Jack from Middleton, WI
In the words of Chaplin: "The misery that is now upon us is but the passing of greed -- the bitterness of men who fear the way of human progress."
In the words of Coach Noll: "Never make a major decision based solely on money."

Kevin from Texas
In what is likely my only venture into politics on your forum, what is your opinion as to who shot first, guardsmen, students or third party provocateurs who needed innocent bodies to strengthen their narrative?
Is somebody trying to rewrite history? The Scranton Commission and an intense FBI investigation already answered these questions. There is no evidence of a student discharging a firearm or of a sniper. Guardsmen opened fire because in any large group of people who have guns in their hands, someone is likely to fire. if one student had returned fire, Kent State would've become the new Wounded Knee. The decision to bring the Guard onto campus was the big mistake, and it began with the university president deciding not to return to Kent from a conference in Iowa he was attending when trouble began. His presence was necessary to help blunt the force of the mayor and a governor campaigning for re-election. Don't allow your love of country to blind you from the truth. The Ohio National Guard was an agent of the United States of America and it committed murder. Those who pulled the trigger and are still alive today know what they did, and their conscience will cause them to suffer until the day they die.

Peter from Rescue, CA
When Biden gets blown out and Trump wins in a landslide in November, Vic, that'll cool your ass, as Jack Lambert would say.
The line is drawn.
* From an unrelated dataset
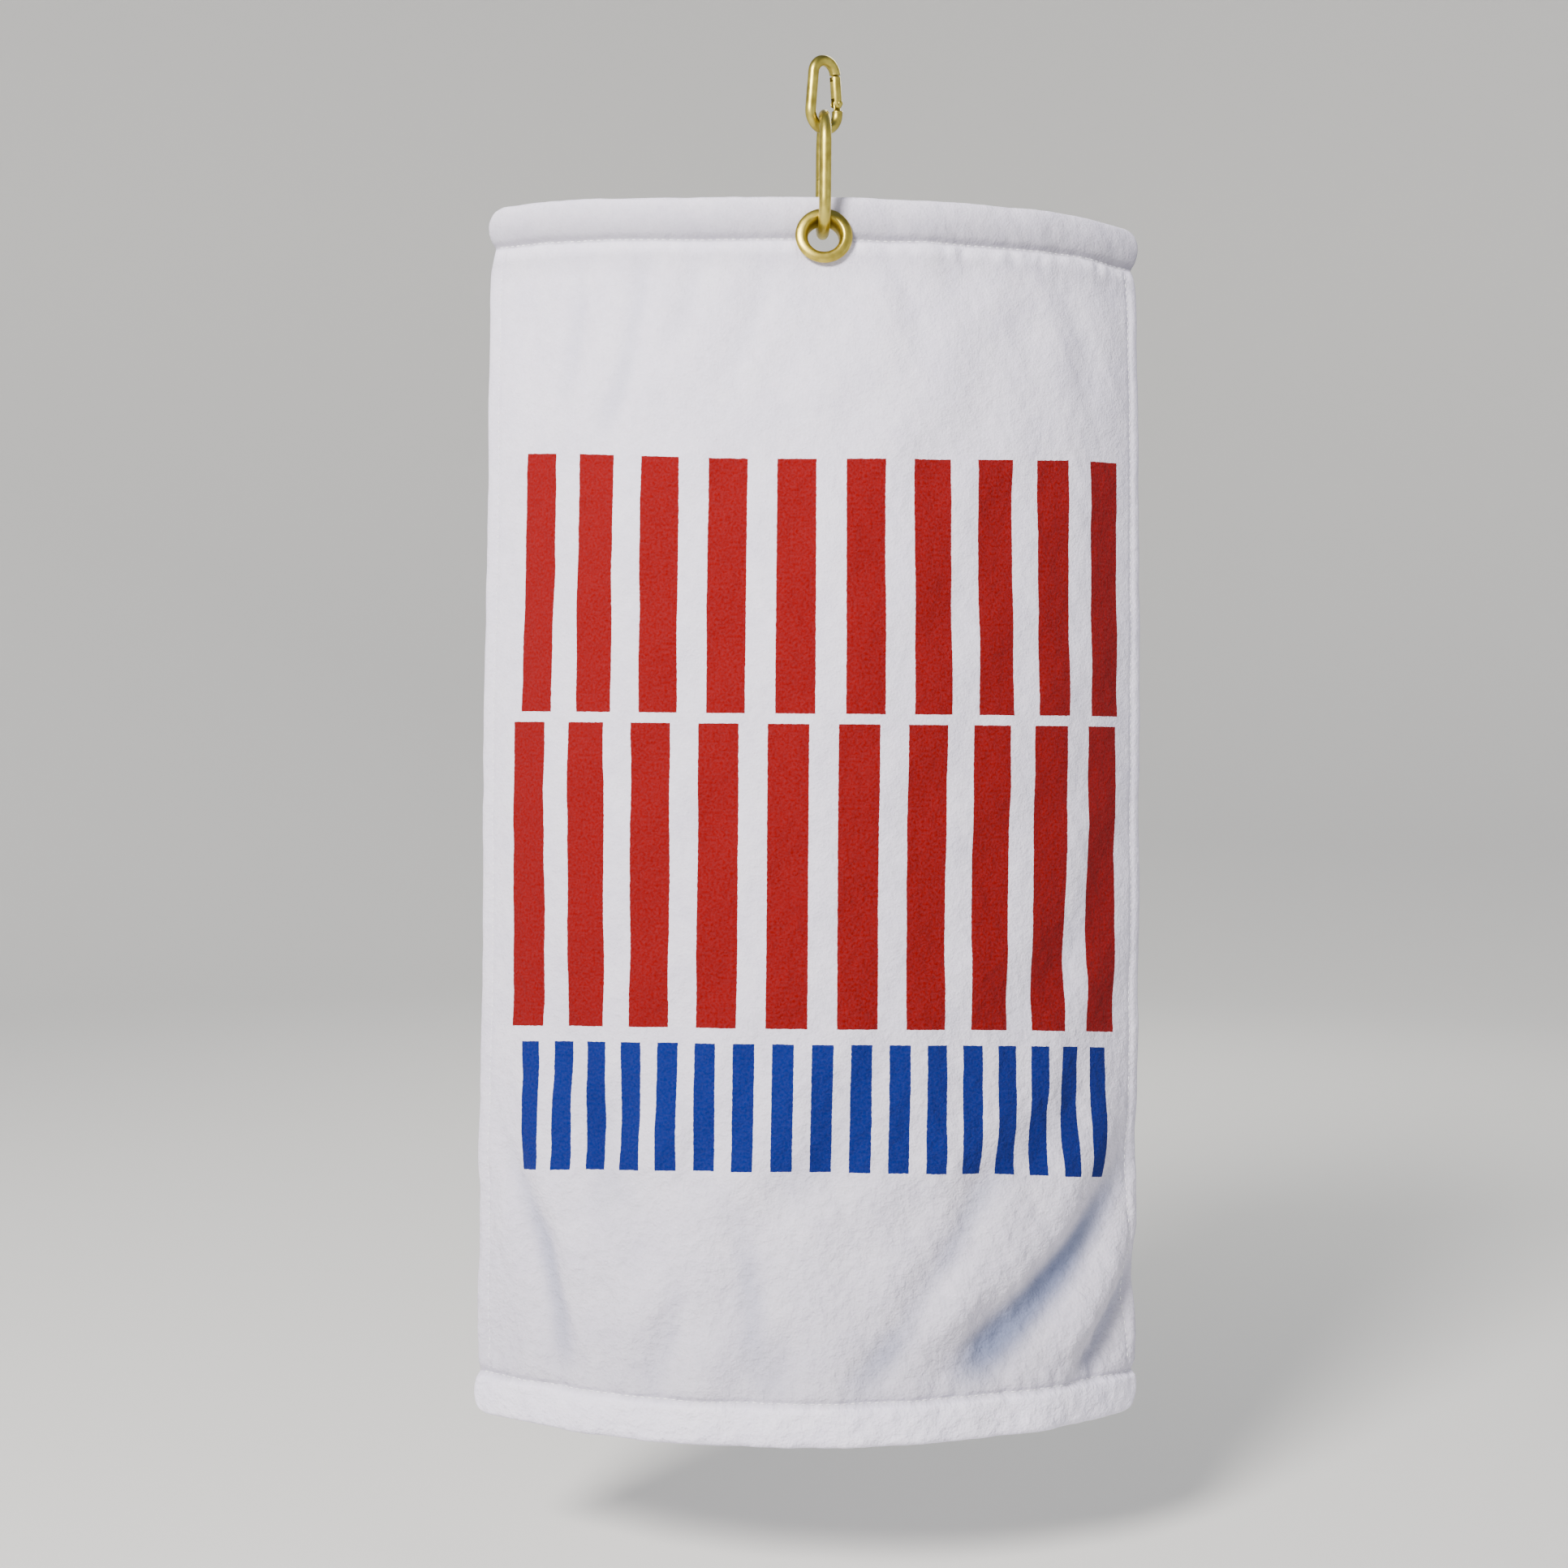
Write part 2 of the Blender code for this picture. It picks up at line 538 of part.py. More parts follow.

It's winner take all. Let's go!

Mike from Fort Wayne, IN
Vic, I just watched a documentary on the year 1968. What a year of tragedy, chaos and protest. Do you think 2020 will be remembered much in the same light?
We might be living through the most significant year in American history.

​Ross from L'Anse, MI
So I take it Monday was a cooling off period, allowing the right wing to buy masks.
Edisto passed an ordinance. As of Wednesday at 6 a.m., everyone on Edisto was required to wear a mask while inside a building. Welcome to Edisto, tourons! That'll cool your ass.